To answer this question, I spoke to Dr. Miyoko Chu, senior director of communications for the Cornell Lab of Ornithology and a Ph.D. ornithologist. At my insistence, Dr. Chu played several bird-related mobile games (Angry Birds, Crossy Road, Tiny Wings, and Flappy Bird) and she reports that in terms of ornithological fidelity they’re… actually not that bad. While the apps may not double as a crash course in avian behaviorism, the birds inside your phone have a surprising number of things in common with the ones outside your window.

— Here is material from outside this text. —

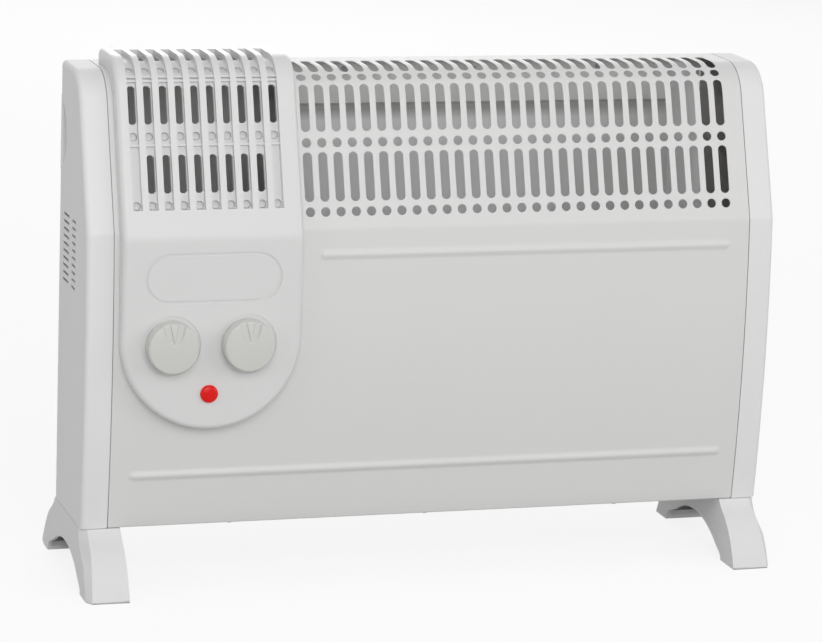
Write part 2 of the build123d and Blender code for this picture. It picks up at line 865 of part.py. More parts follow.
def make_left_partition():
    holes = [place * Cylinder(insulator_diameter / 2 + fit_gap / 2, 10) for place in insulator_places()]
    return make_partition(left_wall_x) - holes


def make_heat_shield():
    """Sheet behind the element, with a flange at its top that rests on the back panel."""
    low = (left_wall_x + sheet, shield_y, shield_foot_z)
    plate = box_between(low, (right_wall_x, shield_y + sheet, shield_top_z))
    top = box_between(
        (left_wall_x + sheet + flange_depth, shield_y, shield_top_z - sheet),
        (right_wall_x, back_face_y - sheet, shield_top_z),
    )
    return plate + top


def make_brackets():
    """Two slotted blocks on the partitions that hold the ends of the element's board."""
    groove = Box(
        2 * bracket_length, board_thickness + fit_gap, board_height + fit_gap
    )
    blocks = []
    for side, x in ((1, left_wall_x + sheet), (-1, right_wall_x)):
        block = Box(
            bracket_length, bracket_depth, board_height + 2 * cap_wall,
            align=(Align.MIN if side > 0 else Align.MAX, Align.CENTER, Align.CENTER),
        )
        slot = Pos(side * (bracket_length + cap_wall), 0, 0) * groove
        blocks.append(Pos(x, element_y, element_z) * (block - slot))
    return Compound(blocks)


def make_board():
    start = left_wall_x + sheet + cap_wall
    end = right_wall_x - cap_wall
    half = board_thickness / 2
    return box_between(
        (start, element_y - half, element_z - board_height / 2), (end, element_y + half, element_z + board_height / 2)
    )


def folded_ribbon(side):
    """Folded ribbon between the brackets, on one side of the board."""
    start = left_wall_x + sheet + bracket_length + 2
    end = right_wall_x - bracket_length - 2
    fold = (end - start) / (2 * ribbon_folds)
    near = board_thickness / 2
    path = []
    for index in range(2 * ribbon_folds + 1):
        path.append((start + index * fold, side * (near if index % 2 else near + ribbon_reach)))
    shifted = [(x, y + 2 * side * ribbon_thickness) for x, y in reversed(path)]
    strip = extrude(Polygon(*path, *shifted, align=None), ribbon_width / 2, both=True)
    return Pos(0, element_y, element_z + side * ribbon_rise) * strip


def make_ribbons():
    return Compound([folded_ribbon(-1), folded_ribbon(1)])


def make_insulators():
    """Ceramic bushes in the left partition for the element's leads."""
    bush = rod(insulator_diameter / 2, 14, -7) + rod(insulator_collar / 2, 3, sheet)
    bush -= rod(insulator_diameter / 4, 20, -10)
    return Compound([place * bush for place in insulator_places()])


def make_cutout():
    """Round thermal cut-out with a flange on the partition, above the element."""
    case = rod(cutout_diameter / 2, cutout_depth) + rod(cutout_diameter / 2 + 3, sheet)
    case += Pos(0, 0, cutout_depth) * Box(terminal_width, cutout_diameter / 2, 8)
    return Pos(left_wall_x + sheet, element_y, cutout_z) * Rot(0, 90, 0) * case


def block_screw_places():
    return [Pos(block_x, 0, base_height + sheet)]


def make_terminal_block():
    """Three-way terminal block on the base plate, with its clamp screws' wells."""
    block = Pos(block_x, 0, base_top) * Box(
        block_length, block_depth, block_height, align=(Align.CENTER, Align.CENTER, Align.MIN)
    )
    wells = []
    for way in (-1, 0, 1):
        for row in (-1, 1):
            x = block_x + way * block_length / 3
            wells.append(Pos(x, row * block_depth / 4, base_top + block_height) * Cylinder(2, block_height))
    tunnels = [
        Pos(block_x + way * block_length / 3, 0, base_top + block_height / 2) * Box(4, 2 * block_depth, 4)
        for way in (-1, 1)
    ]
    return block - wells - tunnels - screw_holes(block_screw_places(), 0.6 * block_height)


def make_bush():
    """Cord inlet bush: flange outside, neck through the back panel and a snap collar inside."""
    bush = rod(bush_flange / 2, bush_flange_height)
    bush += rod(bush_neck / 2, sheet + 2, -sheet - 2)
    bush += rod(bush_neck / 2 + 1.2, 1.9, -sheet - 2)
    bush -= rod(bush_bore / 2, 20, -10)
    return Pos(bush_x, back_face_y, bush_z) * Rot(-90, 0, 0) * bush


right_cap = make_right_cap()
right_foot = make_right_foot()
power_x, thermostat_x = control_places()
fixings = rear_screw_places() + partition_screw_places()

nodes = {
    "front_panel": make_front_panel(),
    "back_panel": make_back_panel(),
    "base_plate": make_base_plate(),
    "left_end_cap": mirrored(right_cap),
    "right_end_cap": right_cap,
    "left_foot": mirrored(right_foot),
    "right_foot": right_foot,
    "control_cover": make_cover(),
    "indicator_lens": make_lens(),
    "indicator_lamp": make_lamp(),
    "power_switch": make_control(power_x),
    "thermostat": make_control(thermostat_x),
    "power_knob": make_knob(power_x),
    "power_spindle": make_spindle(power_x),
    "thermostat_knob": make_knob(thermostat_x),
    "thermostat_spindle": make_spindle(thermostat_x),
    "left_partition": make_left_partition(),
    "right_partition": make_partition(right_wall_x),
    "heat_shield": make_heat_shield(),
    "element_brackets": make_brackets(),
    "element_board": make_board(),
    "element_ribbons": make_ribbons(),
    "insulators": make_insulators(),
    "thermal_cutout": make_cutout(),
    "terminal_block": make_terminal_block(),
    "cord_bush": make_bush(),
    "rear_screws": screws(fixings),
    "cap_screws": screws(cap_screw_places()),
    "base_screws": screws(base_screw_places()),
    "foot_screws": screws(foot_screw_places()),
    "control_screws": screws(control_screw_places()),
    "cover_screws": screws(cover_screw_places(), short_screw),
    "block_screw": screws(block_screw_places(), short_screw),
}

for name, shape in nodes.items():
    export_step(shape, f"parts/{name}.step")
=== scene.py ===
import bisect, bmesh, bpy, math
from mathutils import Matrix, Vector


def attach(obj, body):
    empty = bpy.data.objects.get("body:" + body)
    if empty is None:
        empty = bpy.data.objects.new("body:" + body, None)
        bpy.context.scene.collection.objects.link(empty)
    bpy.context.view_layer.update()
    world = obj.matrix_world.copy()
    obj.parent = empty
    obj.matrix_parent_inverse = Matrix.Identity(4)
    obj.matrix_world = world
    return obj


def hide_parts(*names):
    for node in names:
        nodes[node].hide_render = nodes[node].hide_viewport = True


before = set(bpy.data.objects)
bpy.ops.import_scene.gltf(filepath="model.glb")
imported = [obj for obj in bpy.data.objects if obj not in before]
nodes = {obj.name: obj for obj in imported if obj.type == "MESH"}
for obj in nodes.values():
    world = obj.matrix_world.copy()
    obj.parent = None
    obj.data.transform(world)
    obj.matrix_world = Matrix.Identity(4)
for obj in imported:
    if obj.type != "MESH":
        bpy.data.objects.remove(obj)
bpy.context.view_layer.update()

# %% [markdown]
# This scene dresses a white free-standing convector heater. Its solids are already in place, in
# metres, with the floor at Z = 0 and the front towards -Y.

# %% Units
mm = 0.001

# %% [markdown]
# The view comes first.
# The lens is a long one, the camera stands to the left of the heater and a little above it, and
# it leans by two degrees. A point on the front, a direction and a distance say this plainly.

# %% Camera
image_width = 822
focal_pixels = 3621.0
aim_point = Vector((-20.0, -52.0, 194.1)) * mm
camera_distance = 2646.6 * mm
yaw = math.radians(17.49)
elevation = math.radians(12.75)
roll = math.radians(2.13)


def camera_axes():
    """Right, up and forward of the camera in the heater's frame."""
    forward = Vector((
        math.sin(yaw) * math.cos(elevation),
        math.cos(yaw) * math.cos(elevation),
        -math.sin(elevation),
    ))
    level_right = forward.cross(Vector((0, 0, 1))).normalized()
    right = Matrix.Rotation(-roll, 3, forward) @ level_right
    return right, right.cross(forward), forward


def make_camera():
    right, up, forward = camera_axes()
    lens = bpy.data.cameras.new("camera")
    lens.sensor_width = 36.0
    lens.lens = focal_pixels * lens.sensor_width / image_width
    lens.clip_end = 50.0
    camera = bpy.data.objects.new("camera", lens)
    turn = Matrix((right, up, -forward)).transposed().to_4x4()
    camera.matrix_world = Matrix.Translation(aim_point - forward * camera_distance) @ turn
    bpy.context.scene.collection.objects.link(camera)
    bpy.context.scene.camera = camera
    return camera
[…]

You probably know about the Angry Birds franchise; it’s the most downloaded freemium game series (i.e. a free download that makes money by charging for in-game bonuses and upgrades) of all time. There are even Angry Birds theme parks, and an animated movie coming out next year. But for the uninitiated: the premise of Angry Birds is that a bunch of birds are trying to get their stolen eggs back from evil pigs. The pigs like to protect themselves inside makeshift buildings, so the birds – with the help of the player – must use a slingshot to launch themselves at these structures, destroying them. (Most of the birds then explode in a puff of feathers.)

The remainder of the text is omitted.